Return the line containing "for name, shape", the line containing "row axis, by", and every line between them, exactly as they stand. Output nothing else.
====== Data shown ======
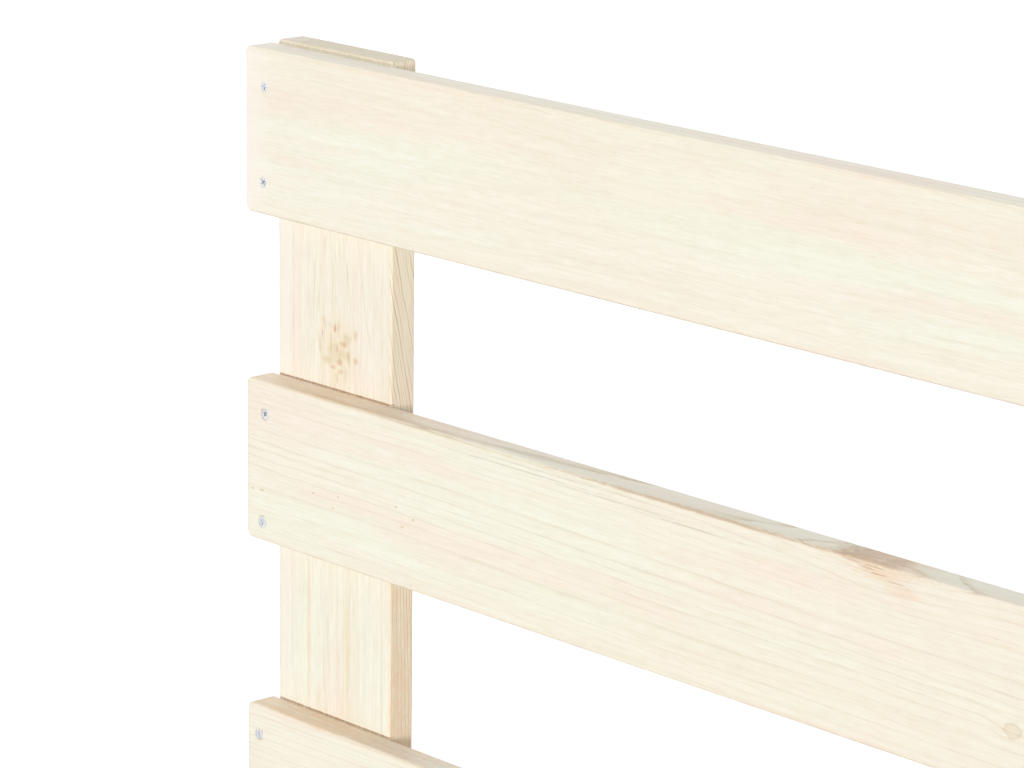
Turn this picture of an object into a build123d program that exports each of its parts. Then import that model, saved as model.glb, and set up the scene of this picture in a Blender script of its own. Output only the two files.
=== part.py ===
from build123d import *
import os
from dataclasses import dataclass, replace

# A pallet bed in planed pine: a low base of runners, blocks, girders and deck boards, and a
# headboard of four level slats screwed to the front of two posts. Millimetres, +Z up, +X along the
# headboard to the right of someone who looks at it from the foot end, +Y towards the headboard.
# The origin is the middle of the bed's footprint, on the floor.

# Driving dimensions of the base
mattress_length = 2000.0
mattress_width = 1000.0
board_width = 110.0
base_board_thickness = 20.0
block_length = 140.0
block_height = 120.0
blocks_per_girder = 4
deck_board_count = 13

# Driving dimensions of the headboard
headboard_height = 1000.0
slat_width = 110.0
slat_thickness = 21.0
slat_end_overhang = 8.0
post_width = 115.0
post_thickness = 20.0
post_above_top_slat = 3.0
first_slat_gap = 112.0
second_slat_gap = 116.0
lowest_slat_below_deck = 1.0

# Rounding of the planed boards: the corners seen on a board's face, and its long edges
slat_corner_radius = 4.5
slat_edge_radius = 2.0
post_corner_radius = 3.0
post_edge_radius = 1.6
base_corner_radius = 3.5
base_edge_radius = 2.2

# Heights of the base's layers
runner_top = base_board_thickness
lower_block_top = runner_top + block_height
tie_board_top = lower_block_top + base_board_thickness
upper_block_top = tie_board_top + block_height
girder_top = upper_block_top + base_board_thickness
deck_top = girder_top + base_board_thickness

# Places along the bed
overall_length = mattress_length + slat_thickness + post_thickness
foot_y = -overall_length / 2
head_y = foot_y + mattress_length
slat_back_y = head_y + slat_thickness
wall_y = slat_back_y + post_thickness
half_width = mattress_width / 2
half_slat_length = half_width + slat_end_overhang

# The three lines of runners, blocks and girders
line_x = {
    "left": -half_width + board_width / 2,
    "middle": 0.0,
    "right": half_width - board_width / 2,
}
block_pitch = (mattress_length - block_length) / (blocks_per_girder - 1)
block_ys = [foot_y + block_length / 2 + i * block_pitch for i in range(blocks_per_girder)]
deck_pitch = (mattress_length - board_width) / (deck_board_count - 1)
deck_ys = [foot_y + board_width / 2 + i * deck_pitch for i in range(deck_board_count)]

# Upper edge of each slat, from the top one down
top_slat_z = headboard_height - post_above_top_slat
second_slat_z = top_slat_z - slat_width - first_slat_gap
third_slat_z = second_slat_z - slat_width - second_slat_gap
fourth_slat_z = deck_top - lowest_slat_below_deck
slat_tops = [top_slat_z, second_slat_z, third_slat_z, fourth_slat_z]

# Screws at the left end of each slat: distance in from the slat's end, then down from its upper edge.
# They were driven by eye, so no two pairs are quite alike. The right end has them mirrored.
slat_screw_places = [
    [(19.3, 25.2), (18.1, 88.6)],
    [(19.3, 22.5), (16.0, 97.1)],
    [(12.2, 20.7), (15.0, 92.0)],
    [(16.5, 23.0), (17.8, 89.0)],
]

# Screws through each deck board, and through the runners and girders into the blocks, measured
# from the middle of the crossing. The long screws from above and below pass each other.
deck_screw_spread = 30.0
block_screw_across = 25.0
block_screw_along = 40.0

# Turn of a piece whose local +Z faces one of these ways
facing_up = (0, 0, 0)
facing_down = (180, 0, 0)
facing_foot = (90, 0, 0)
facing_wall = (-90, 0, 0)

# Each screw of a group was left at another turn of its cross
cross_turn_step = 37.0


@dataclass(frozen=True)
class Screw:
    """A countersunk wood screw with a cross recess, its head a little below the wood's face."""

    head_radius: float
    shank_radius: float
    length: float
    sink: float
    recess_span: float
    recess_wing: float
    recess_depth: float
    rim: float = 0.25
    play: float = 0.1

    @property
    def cone_end(self):
        """Depth at which the head's 90 degree cone has narrowed to the shank."""
        return self.sink + self.rim + self.head_radius - self.shank_radius

    @property
    def tip(self):
        """Depth of the screw's point."""
        return self.sink + self.length


@dataclass(frozen=True)
class CoachScrew:
    """A hexagon-headed coach screw on a washer, both sunk in a flat-bottomed hole."""

    shank_radius: float = 3.0
    length: float = 60.0
    head_across_flats: float = 10.0
    head_height: float = 4.0
    head_chamfer: float = 0.8
    washer_radius: float = 9.0
    washer_thickness: float = 1.6
    washer_hole_radius: float = 3.2
    pocket_radius: float = 10.0
    pocket_depth: float = 7.0
    point_length: float = 5.0
    play: float = 0.1


headboard_screw = Screw(
    head_radius=3.5,
    shank_radius=1.75,
    length=35.0,
    sink=0.3,
    recess_span=3.9,
    recess_wing=0.9,
    recess_depth=1.7,
)
deck_screw = replace(headboard_screw, sink=0.5)
block_screw = Screw(
    head_radius=6.0,
    shank_radius=3.0,
    length=150.0,
    sink=1.0,
    recess_span=6.0,
    recess_wing=1.4,
    recess_depth=2.8,
)
coach_screw = CoachScrew()
coach_screw_heights = [225.0, 265.0]


def turned(profile):
    """A solid of revolution about Z from (radius, height) points, closed along the axis."""
    return revolve(make_face(Polyline([(r, 0, z) for r, z in profile], close=True)), Axis.Z)


def screw_solid(screw):
    """A countersunk screw pointing down from the wood's face at z = 0."""
    point_length = 2 * screw.shank_radius
    body = turned([
        (0, -screw.sink),
        (screw.head_radius, -screw.sink),
        (screw.head_radius, -screw.sink - screw.rim),
        (screw.shank_radius, -screw.cone_end),
        (screw.shank_radius, -screw.tip + point_length),
        (0, -screw.tip),
    ])
    wing = Box(screw.recess_span, screw.recess_wing, screw.recess_depth)
    cross = wing + Rot(0, 0, 90) * wing
    return body - Pos(0, 0, -screw.sink - screw.recess_depth / 2) * cross


def screw_hole(screw):
    """The hole that a countersunk screw sits in: it bears on the cone and has play elsewhere."""
    radius = screw.shank_radius + screw.play
    mouth = screw.head_radius + screw.play
    cone_start = screw.sink + screw.rim - screw.play
    return turned([
        (0, 1),
        (mouth, 1),
        (mouth, -cone_start),
        (radius, -cone_start - mouth + radius),
        (radius, -screw.tip),
        (0, -screw.tip - radius),
    ])


def coach_screw_solid(screw):
    """A coach screw pointing down, with its washer's face at the bottom of its pocket."""
    seat = -screw.pocket_depth + screw.washer_thickness
    tip = seat - screw.length
    shank = turned([
        (0, seat),
        (screw.shank_radius, seat),
        (screw.shank_radius, tip + screw.point_length),
        (0, tip),
    ])
    corner_radius = screw.head_across_flats / 3 ** 0.5
    hexagon = extrude(RegularPolygon(corner_radius, 6), screw.head_height)
    turned_down = turned([
        (0, 0),
        (corner_radius, 0),
        (corner_radius, screw.head_height - screw.head_chamfer),
        (screw.head_across_flats / 2, screw.head_height),
        (0, screw.head_height),
    ])
    return shank + Pos(0, 0, seat) * (hexagon & turned_down)


def washer_solid(screw):
    """The washer at the bottom of a coach screw's pocket."""
    ring = Circle(screw.washer_radius) - Circle(screw.washer_hole_radius)
    return Pos(0, 0, -screw.pocket_depth) * extrude(ring, screw.washer_thickness)


def coach_screw_hole(screw):
    """The pocket and the pilot hole of a coach screw."""
    radius = screw.shank_radius + screw.play
    depth = screw.pocket_depth - screw.washer_thickness + screw.length
    return turned([
        (0, 1),
        (screw.pocket_radius, 1),
        (screw.pocket_radius, -screw.pocket_depth),
        (radius, -screw.pocket_depth),
        (radius, -depth),
        (0, -depth - radius),
    ])


def board(length, width, thickness, corner_radius, edge_radius):
    """A planed board with every edge eased, long side on X, lying on z = 0."""
    blank = extrude(RectangleRounded(length, width, corner_radius), thickness)
    faces = blank.faces().sort_by(Axis.Z)
    return fillet(faces[0].edges() + faces[-1].edges(), edge_radius)


def base_board(length, height=base_board_thickness):
    """One of the base's boards or blocks, as wide as they all are."""
    return board(length, board_width, height, base_corner_radius, base_edge_radius)


def spots(points, facing):
    """The locations of a group of fasteners, each turned a step further about its own axis."""
    return [
        Location(point, facing) * Rot(0, 0, i * cross_turn_step) for i, point in enumerate(points)
    ]


def slat_screw_points():
    """Where the headboard screws stand on the slats' front faces, left end then right end."""
    points = []
    for top, places in zip(slat_tops, slat_screw_places):
        for side in (-1, 1):
            points += [(side * (half_slat_length - inset), head_y, top - drop)
                       for inset, drop in places]
    return points


def deck_screw_points():
    """Where the deck screws stand: two on each crossing of a deck board and a girder."""
    return [
        (x, y + side * deck_screw_spread, deck_top)
        for y in deck_ys for x in line_x.values() for side in (-1, 1)
    ]


def block_screw_points(z, slant):
    """Where the long screws stand on one level: two on each block, on one of its diagonals."""
    return [
        (x + side * block_screw_across, y + side * slant * block_screw_along, z)
        for x in line_x.values() for y in block_ys for side in (-1, 1)
    ]


def coach_screw_points():
    """Where the coach screws stand on the posts' back faces."""
    return [(line_x[name], wall_y, z) for name in ("left", "right") for z in coach_screw_heights]


headboard_spots = spots(slat_screw_points(), facing_foot)
deck_spots = spots(deck_screw_points(), facing_up)
girder_spots = spots(block_screw_points(girder_top, 1), facing_up)
runner_spots = spots(block_screw_points(0.0, -1), facing_down)
coach_spots = spots(coach_screw_points(), facing_wall)

fastener_holes = [
    (screw_hole(headboard_screw), headboard_spots),
    (screw_hole(deck_screw), deck_spots),
    (screw_hole(block_screw), girder_spots + runner_spots),
    (coach_screw_hole(coach_screw), coach_spots),
]
placed_holes = [location * hole for hole, locations in fastener_holes for location in locations]
holes_and_boxes = [(hole, hole.bounding_box()) for hole in placed_holes]


def boxes_meet(one, other):
    """Whether two bounding boxes share any space."""
    return (
        one.min.X < other.max.X and other.min.X < one.max.X
        and one.min.Y < other.max.Y and other.min.Y < one.max.Y
        and one.min.Z < other.max.Z and other.min.Z < one.max.Z
    )


def drilled(wood):
    """The wood with every fastener's hole that meets it."""
    box = wood.bounding_box()
    return wood - [hole for hole, hole_box in holes_and_boxes if boxes_meet(hole_box, box)]


def long_boards():
    """Runners on the floor, tie boards between the two levels of blocks, girders under the deck."""
    lengthwise = Rot(0, 0, 90) * base_board(mattress_length)
    middle_y = foot_y + mattress_length / 2
    layers = {"runner": 0.0, "tie_board": lower_block_top, "girder": upper_block_top}
    return {
        f"{layer}_{side}": drilled(Pos(x, middle_y, z) * lengthwise)
        for layer, z in layers.items() for side, x in line_x.items()
    }


def blocks():
    """The spacer blocks of both levels, numbered from the foot end."""
    block = Rot(0, 0, 90) * base_board(block_length, block_height)
    return {
        f"{level}_block_{side}_{number}": drilled(Pos(x, y, z) * block)
        for level, z in {"lower": runner_top, "upper": tie_board_top}.items()
        for side, x in line_x.items()
        for number, y in enumerate(block_ys, 1)
    }


def deck():
    """The boards across the bed that the mattress lies on, numbered from the foot end."""
    plank = base_board(mattress_width)
    return {
        f"deck_board_{number:02d}": drilled(Pos(0, y, girder_top) * plank)
        for number, y in enumerate(deck_ys, 1)
    }


def slats():
    """The four level slats, numbered from the top."""
    standing = Rot(90, 0, 0) * board(
        2 * half_slat_length, slat_width, slat_thickness, slat_corner_radius, slat_edge_radius)
    return {
        f"headboard_slat_{number}": drilled(Pos(0, slat_back_y, top - slat_width / 2) * standing)
        for number, top in enumerate(slat_tops, 1)
    }


def posts():
    """The two posts behind the slats, outer edges flush with the sides of the base."""
    upright = Rot(90, 0, 0) * Rot(0, 0, 90) * board(
        headboard_height, post_width, post_thickness, post_corner_radius, post_edge_radius)
    inset = half_width - post_width / 2
    return {
        f"headboard_post_{side}": drilled(Pos(x, wall_y, headboard_height / 2) * upright)
        for side, x in {"left": -inset, "right": inset}.items()
    }


def fasteners():
    """Each kind of fastener as one group of separate solids."""
    groups = {
        "headboard_screws": (screw_solid(headboard_screw), headboard_spots),
        "deck_screws": (screw_solid(deck_screw), deck_spots),
        "girder_screws": (screw_solid(block_screw), girder_spots),
        "runner_screws": (screw_solid(block_screw), runner_spots),
        "coach_screws": (coach_screw_solid(coach_screw), coach_spots),
        "coach_washers": (washer_solid(coach_screw), coach_spots),
    }
    return {
        name: Compound([(location * piece).solid() for location in locations])
        for name, (piece, locations) in groups.items()
    }


nodes = {**long_boards(), **blocks(), **deck(), **slats(), **posts(), **fasteners()}

os.makedirs("parts", exist_ok=True)
for name, shape in nodes.items():
    shape.label = name
    export_step(shape, f"parts/{name}.step")
print(f"{len(nodes)} nodes, slat tops at {slat_tops}, length {overall_length}")
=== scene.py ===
"""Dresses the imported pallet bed: bare planed pine, zinc-plated screws and a plain white studio."""

import logging
import math
import random
from dataclasses import dataclass, field
from enum import Enum
from typing import Any, Iterable, Mapping, Sequence, Union

import bpy
from mathutils import Matrix, Vector


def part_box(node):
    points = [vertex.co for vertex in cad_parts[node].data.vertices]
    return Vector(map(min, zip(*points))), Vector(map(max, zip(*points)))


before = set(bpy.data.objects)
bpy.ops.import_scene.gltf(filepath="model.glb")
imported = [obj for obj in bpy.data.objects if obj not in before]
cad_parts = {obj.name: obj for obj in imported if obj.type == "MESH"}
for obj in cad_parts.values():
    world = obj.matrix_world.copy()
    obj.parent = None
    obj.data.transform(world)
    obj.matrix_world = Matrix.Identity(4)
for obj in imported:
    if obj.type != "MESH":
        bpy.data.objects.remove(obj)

LOG = logging.getLogger("pallet_bed")
MM = 0.001
SHADER_WHITE = (1.0, 1.0, 1.0)
NOISE_MIDDLE = 0.5
# How far a seed shifts a noise along each axis, and where the noise starts
SEED_SHIFTS = ((1.0, 0.0), (0.37, 5.0), (0.61, -3.0))


class Axis(Enum):
    """A row axis, by its index."""

    X = 0
    Y = 1
    Z = 2


class Tone(Enum):
    """The colour of a patch of a board. Most are the wood's own tones; the grey-beige one is painted shade,
    and the dark brown and dark grey ones are also painted shade where they line the slats' lower edges, their
    joints with the post and the screw heads.
    """

    RESIN = "resin"
    HONEY = "honey"
    HEART = "heart"
    AMBER = "amber"
    PALE = "pale"
    # Dark brown: the wood's own dark lines and strands, and painted shade along the slats' lower edges and
    # where their tops meet the post.
    BARK_AND_SHADE = "bark"
    # Painted shade: the grey-beige of a top face in shade.
    PAINTED_SHADE = "shade"
    # Dark grey: the wood's own fine dark lines, and painted shade round the screw heads.
    DENT_AND_SHADE = "dent"


class Part(Enum):
    """What a board is in the bed, which says how much of the log's figure it shows."""

    SLAT = "slat"
    POST = "post"
    DECK = "deck"
    RAIL = "rail"
    BLOCK = "block"


def screen(red: int, green: int, blue: int) -> tuple[float, float, float]:
    """Gives the shader's linear colour for one that is read off a screen.

    Args:
        red: Red from 0 to 255.
        green: Green from 0 to 255.
        blue: Blue from 0 to 255.

    Returns:
        The linear red, green and blue.
    """
    def linear(level: float) -> float:
        """Undoes the screen's transfer curve for one channel."""
        return level / 12.92 if level <= 0.04045 else ((level + 0.055) / 1.055) ** 2.4

    return linear(red / 255), linear(green / 255), linear(blue / 255)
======
§ Complete answer:
for name, shape in nodes.items():
    shape.label = name
    export_step(shape, f"parts/{name}.step")
print(f"{len(nodes)} nodes, slat tops at {slat_tops}, length {overall_length}")
=== scene.py ===
"""Dresses the imported pallet bed: bare planed pine, zinc-plated screws and a plain white studio."""

import logging
import math
import random
from dataclasses import dataclass, field
from enum import Enum
from typing import Any, Iterable, Mapping, Sequence, Union

import bpy
from mathutils import Matrix, Vector


def part_box(node):
    points = [vertex.co for vertex in cad_parts[node].data.vertices]
    return Vector(map(min, zip(*points))), Vector(map(max, zip(*points)))


before = set(bpy.data.objects)
bpy.ops.import_scene.gltf(filepath="model.glb")
imported = [obj for obj in bpy.data.objects if obj not in before]
cad_parts = {obj.name: obj for obj in imported if obj.type == "MESH"}
for obj in cad_parts.values():
    world = obj.matrix_world.copy()
    obj.parent = None
    obj.data.transform(world)
    obj.matrix_world = Matrix.Identity(4)
for obj in imported:
    if obj.type != "MESH":
        bpy.data.objects.remove(obj)

LOG = logging.getLogger("pallet_bed")
MM = 0.001
SHADER_WHITE = (1.0, 1.0, 1.0)
NOISE_MIDDLE = 0.5
# How far a seed shifts a noise along each axis, and where the noise starts
SEED_SHIFTS = ((1.0, 0.0), (0.37, 5.0), (0.61, -3.0))


class Axis(Enum):
    """A row axis, by its index."""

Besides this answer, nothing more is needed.